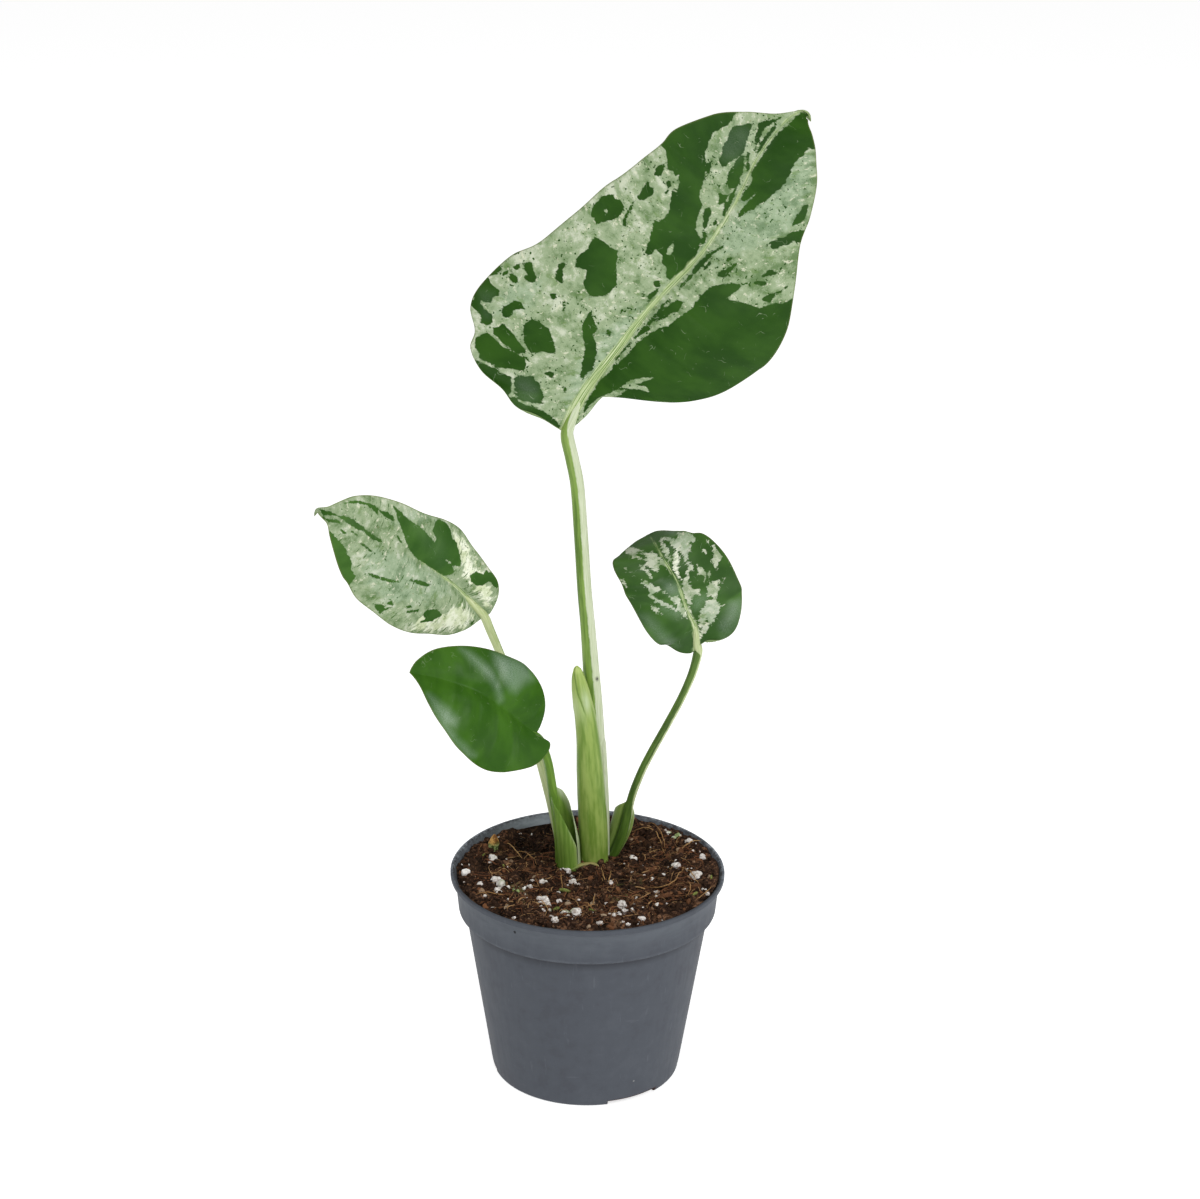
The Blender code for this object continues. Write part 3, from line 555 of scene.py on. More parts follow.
bead = POT_HEIGHT - RIM_BEAD
outer_corners = (
    (0, 0, 0), (WALL_LOW - 0.9, 0, 0.7), (WALL_LOW - 0.5, NOTCH_DEPTH + 0.1, 0),
    (WALL_LOW - 0.4, NOTCH_DEPTH + 0.6, 0), (WALL_LOW, BASE_CORNER, 0.8),
    (WALL_TOP - 0.7, COLLAR_EDGE - 5.5, 0), (WALL_TOP - 0.3, COLLAR_EDGE - 2.6, 0),
    (WALL_TOP, COLLAR_EDGE - 0.7, 0.25), (COLLAR_LOW - 0.1, COLLAR_EDGE, 0.3),
    (COLLAR_LOW + 0.07, COLLAR_EDGE + 1.6, 0), (COLLAR_TOP, bead - 0.3, 0.25),
    (RIM_RADIUS - 0.05, bead, 0.5), (RIM_RADIUS, POT_HEIGHT, 0.6))
inner_corners = ((POT_HEIGHT, 0.6), (bead - 1.5, 0.6), (COLLAR_EDGE + 2, 0.6), (COLLAR_EDGE - 1.2, 0.6),
                 (BASE_CORNER, 0.8), (FLOOR, 0.8))
pot_profile = rounded([*outer_corners, *((inner_radius(z), z, bend) for z, bend in inner_corners),
                       (0, FLOOR, 0)])
print("pot profile has", len(pot_profile), "points, from", pot_profile[0], "to", pot_profile[-1])

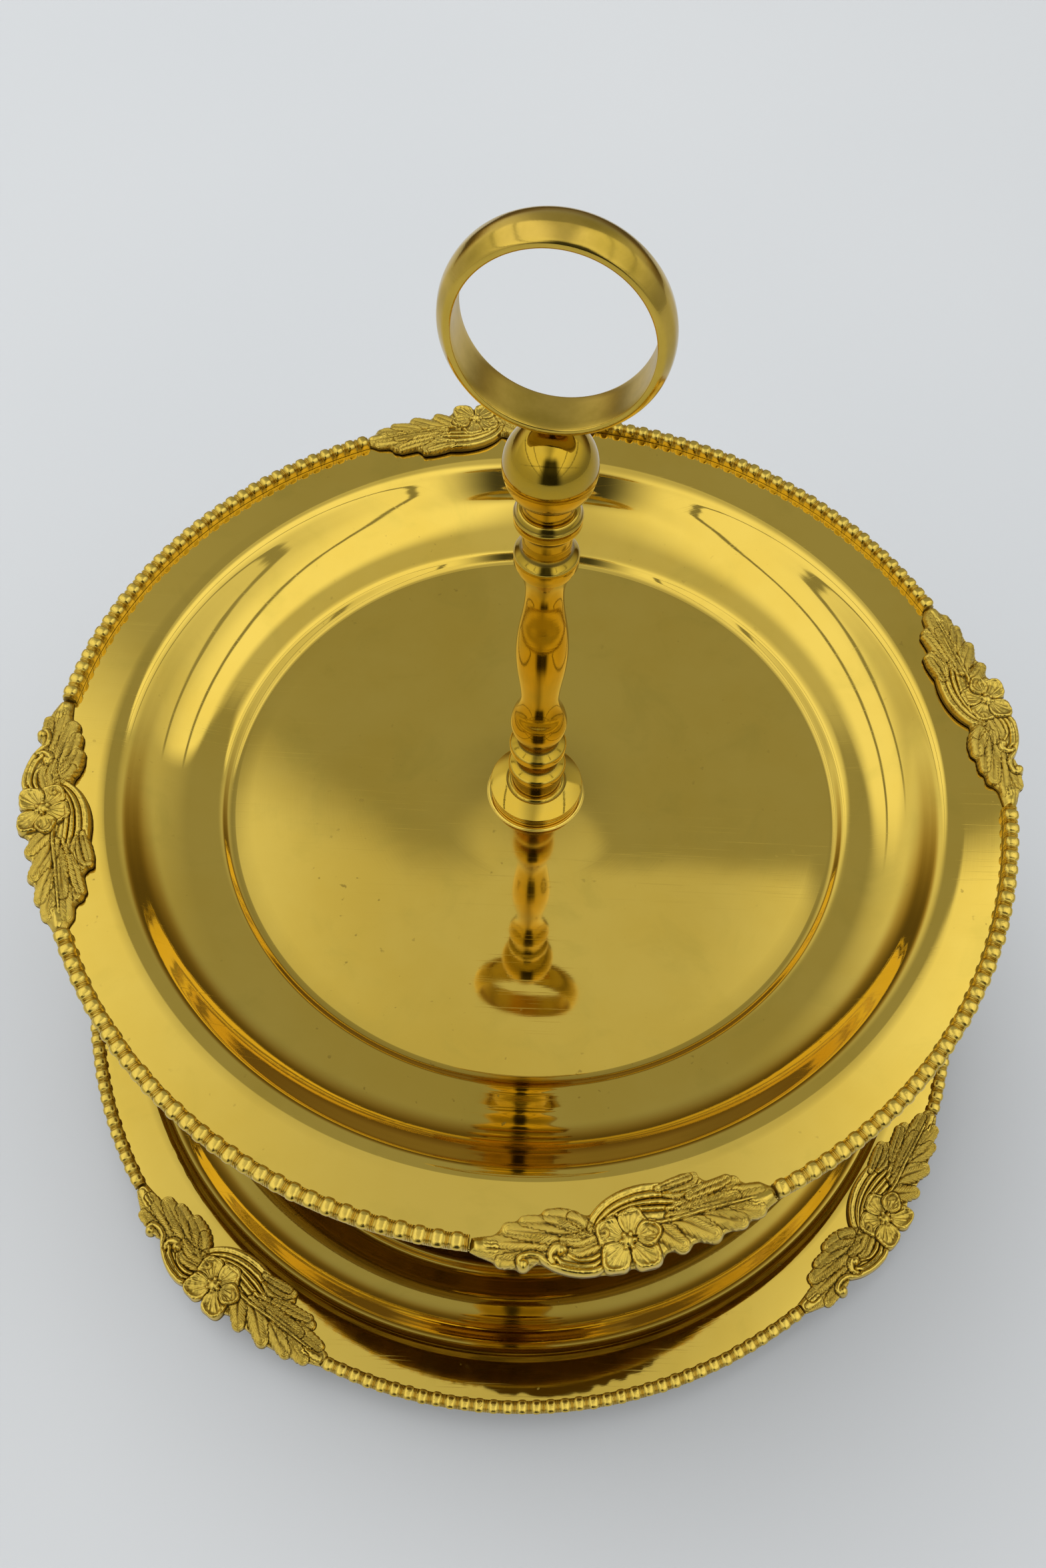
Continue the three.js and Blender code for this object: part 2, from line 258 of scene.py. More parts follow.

● ● ● ● ●

Nothing should be left out: return all of the records exactly.

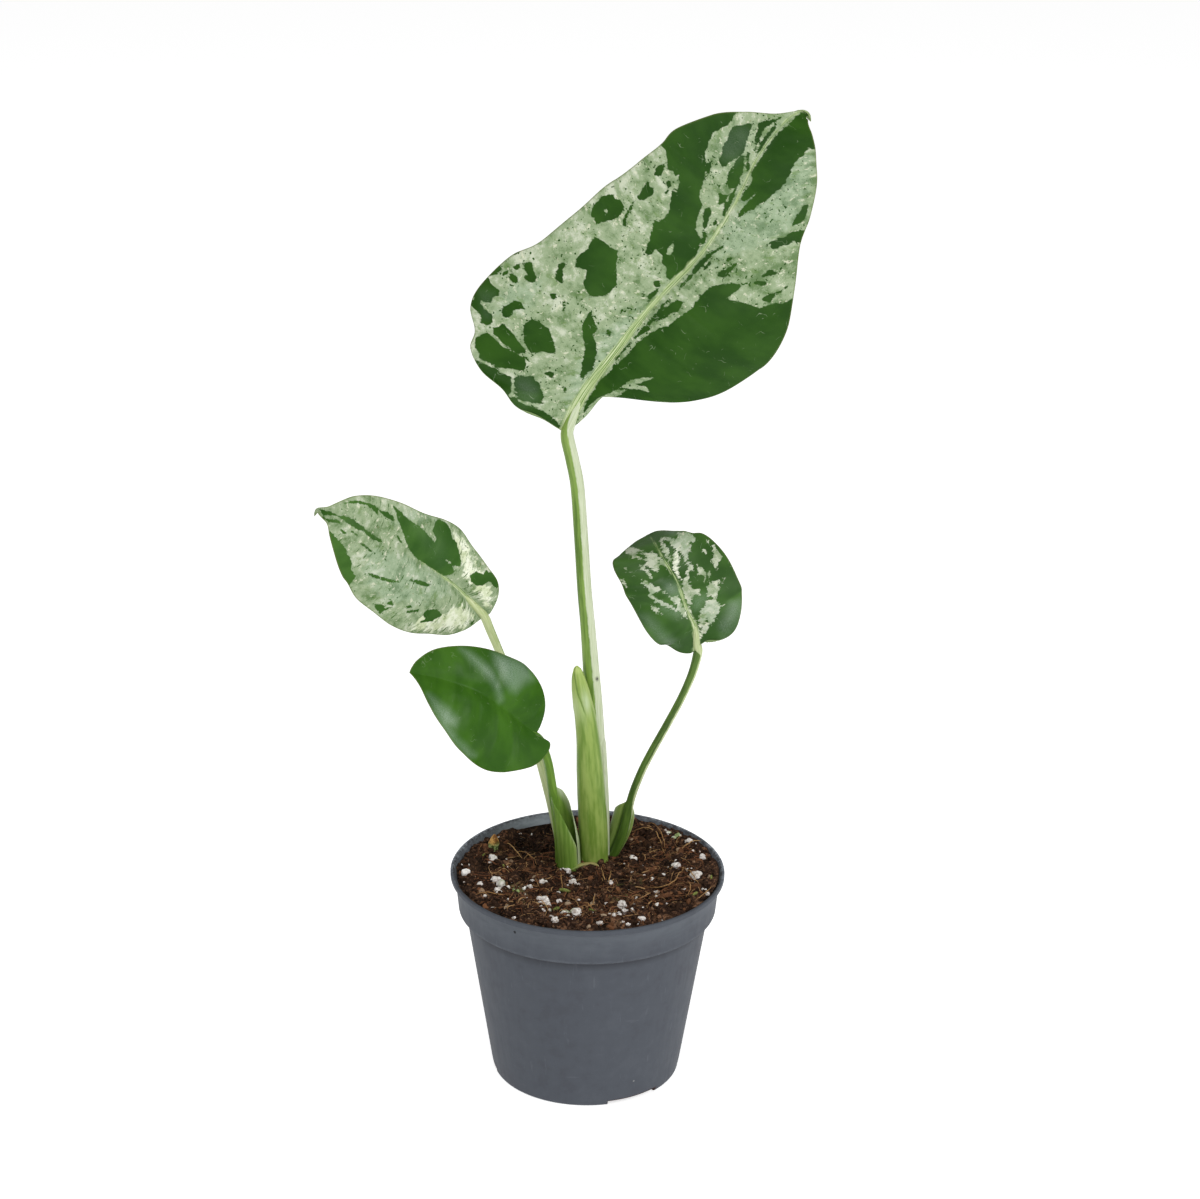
The Blender code for this object continues. Write part 3, from line 555 of scene.py on. More parts follow.
bead = POT_HEIGHT - RIM_BEAD
outer_corners = (
    (0, 0, 0), (WALL_LOW - 0.9, 0, 0.7), (WALL_LOW - 0.5, NOTCH_DEPTH + 0.1, 0),
    (WALL_LOW - 0.4, NOTCH_DEPTH + 0.6, 0), (WALL_LOW, BASE_CORNER, 0.8),
    (WALL_TOP - 0.7, COLLAR_EDGE - 5.5, 0), (WALL_TOP - 0.3, COLLAR_EDGE - 2.6, 0),
    (WALL_TOP, COLLAR_EDGE - 0.7, 0.25), (COLLAR_LOW - 0.1, COLLAR_EDGE, 0.3),
    (COLLAR_LOW + 0.07, COLLAR_EDGE + 1.6, 0), (COLLAR_TOP, bead - 0.3, 0.25),
    (RIM_RADIUS - 0.05, bead, 0.5), (RIM_RADIUS, POT_HEIGHT, 0.6))
inner_corners = ((POT_HEIGHT, 0.6), (bead - 1.5, 0.6), (COLLAR_EDGE + 2, 0.6), (COLLAR_EDGE - 1.2, 0.6),
                 (BASE_CORNER, 0.8), (FLOOR, 0.8))
pot_profile = rounded([*outer_corners, *((inner_radius(z), z, bend) for z, bend in inner_corners),
                       (0, FLOOR, 0)])
print("pot profile has", len(pot_profile), "points, from", pot_profile[0], "to", pot_profile[-1])

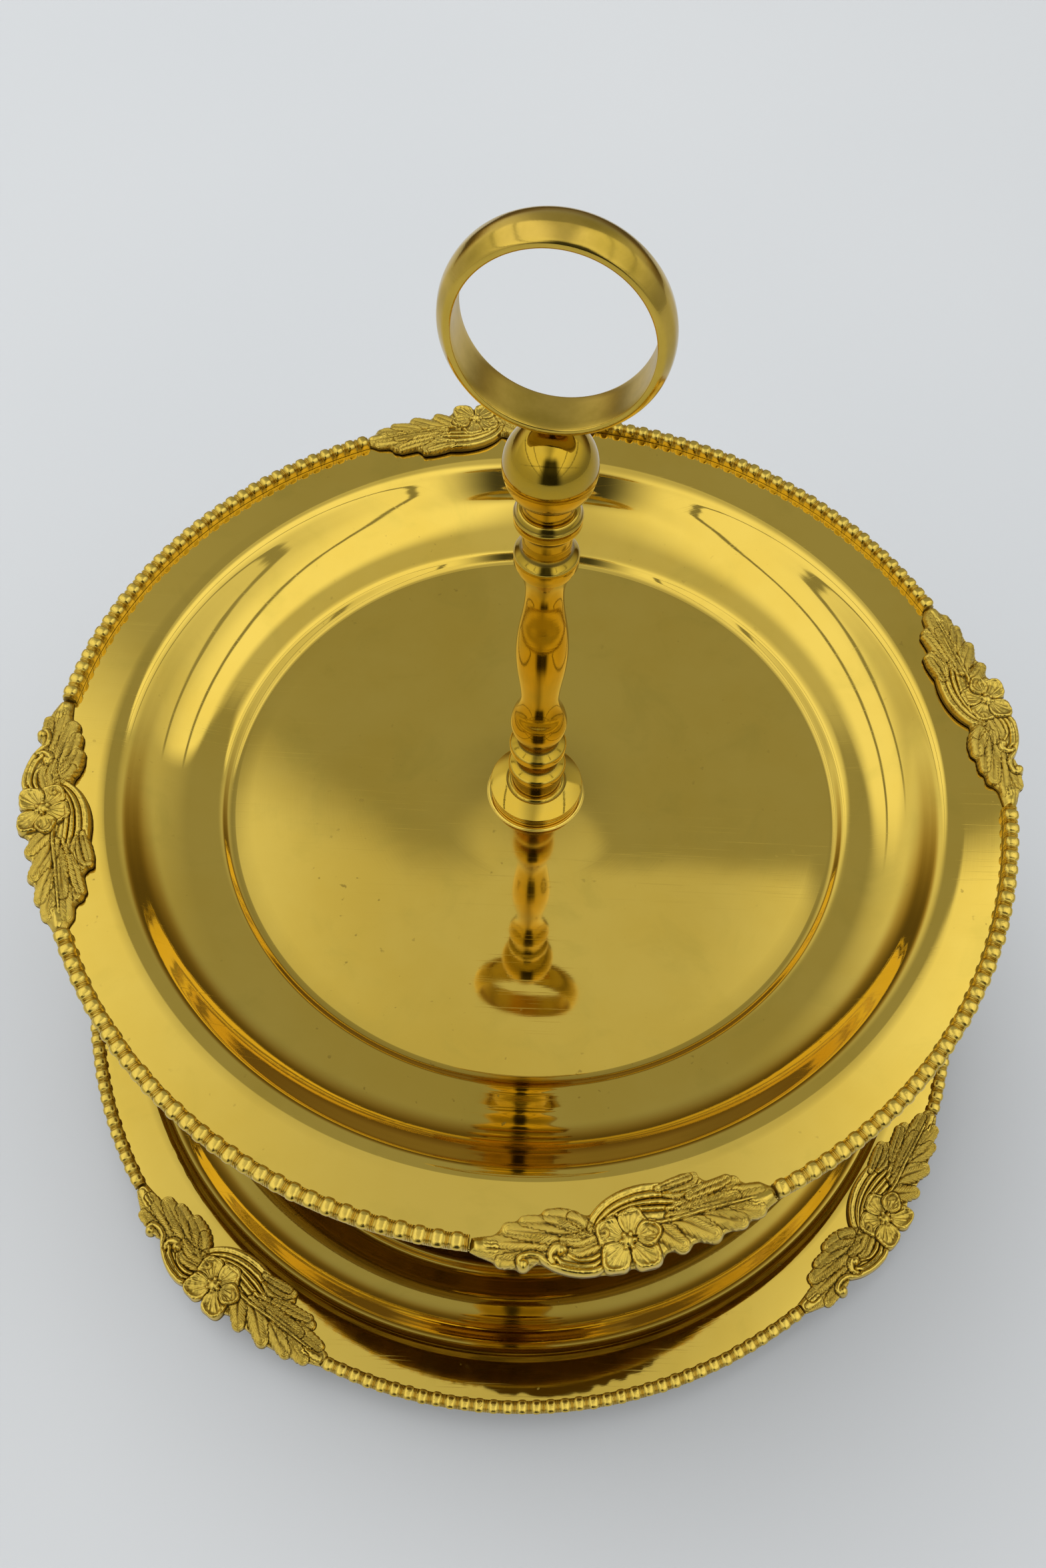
Continue the three.js and Blender code for this object: part 2, from line 258 of scene.py. More parts follow.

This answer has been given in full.